The Taxonomic list file format is a useful reference if you want to build your own taxonomic lists for use in the workflow.
Import the sample taxonomic list:
python -m tsx.import_taxa sample-data/TaxonList.xlsx
If the import is successful, the command will complete without any output.
7.2. Import Type 1 data
Type 1 observation data may now be imported into the database. Some sample Type 1 data can be found in sample-data/type_1_sample.csv
. Import this data, by running the following command:
python -m tsx.importer --type 1 -c sample-data/type_1_sample.csv
The --type 1
part of the command tells the import script that you are importing Type 1 data. This is important because Type 1 data has different requirements and is stored in a separate database table compared to Type 2 data. The -c
flag is short for “commit” and causes the imported data to be committed to the database; without this flag, the command only performs a “dry run” and does not modify the database. This feature is also present in most of the data processing scripts, and is a useful way to test whether the data/processing is valid without actually making any change to the database.
The import script will run a range of checks on the imported data, which will generate warnings and/or errors. Warnings are advisory, while errors will prevent the data from being imported until they are fixed. This helps to ensure data quality.

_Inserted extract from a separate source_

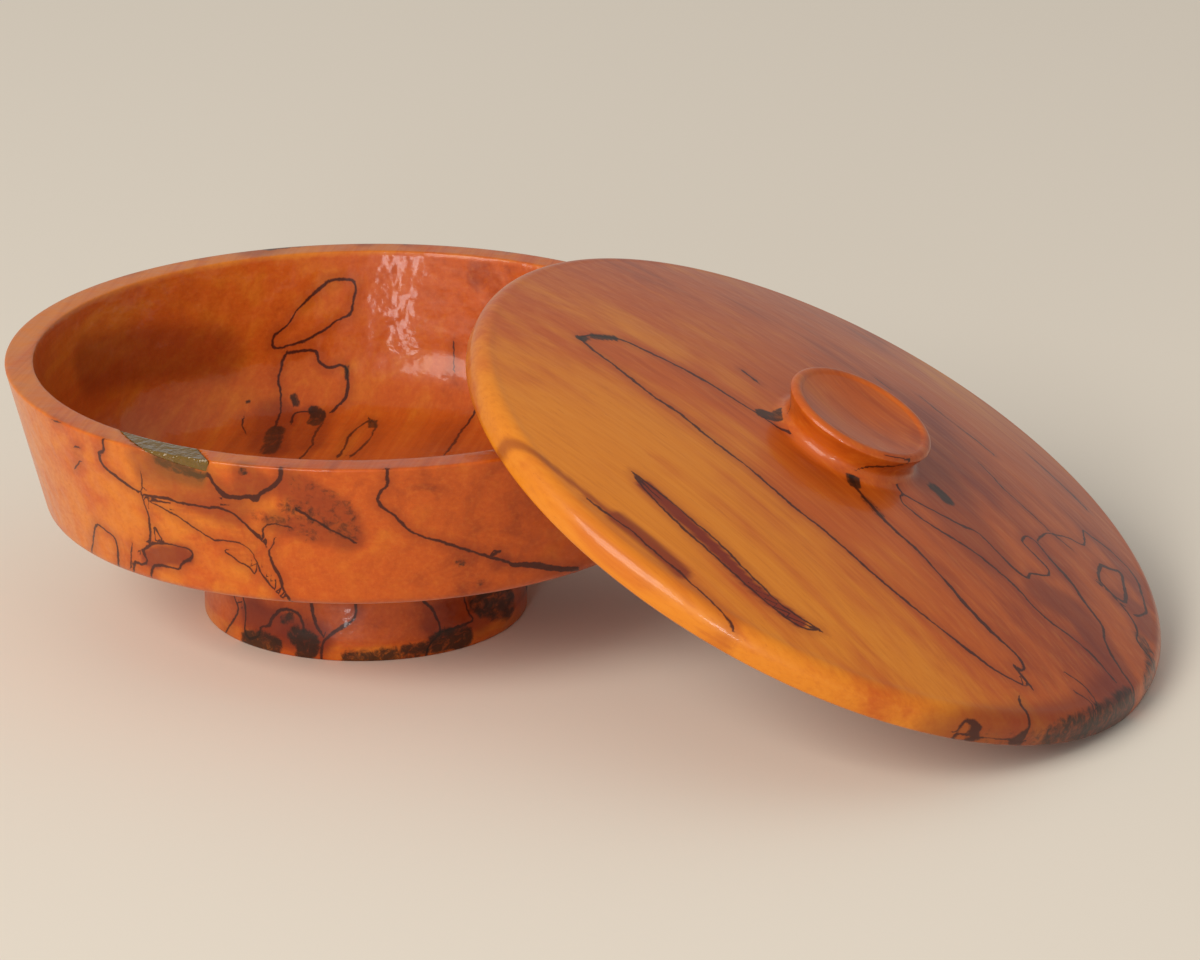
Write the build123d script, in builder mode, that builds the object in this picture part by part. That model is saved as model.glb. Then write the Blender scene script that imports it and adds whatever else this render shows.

The Type 1 data is now imported into the t1_survey
, t1_sighting
and t1_site
database tables and is ready for data processing. You may choose to skip the rest of this section, which deals with importing Type 2 data, and proceed directly to Data Pre-processing & Filtering.
7.3. Import Type 2 data
Type 2 data is imported in much the same way as Type 1 data. Sample Type 2 data can be found in sample-data/type_2_sample.csv
. Import this data by running the following command:
python -m tsx.importer --type 2 -c sample-data/type_2_sample.csv
This imports data into the t2_survey
and t2_sighting
tables. (Note that the t2_site
table is populated in a separate step because Type 2 data does not have sites defined in the raw observation data).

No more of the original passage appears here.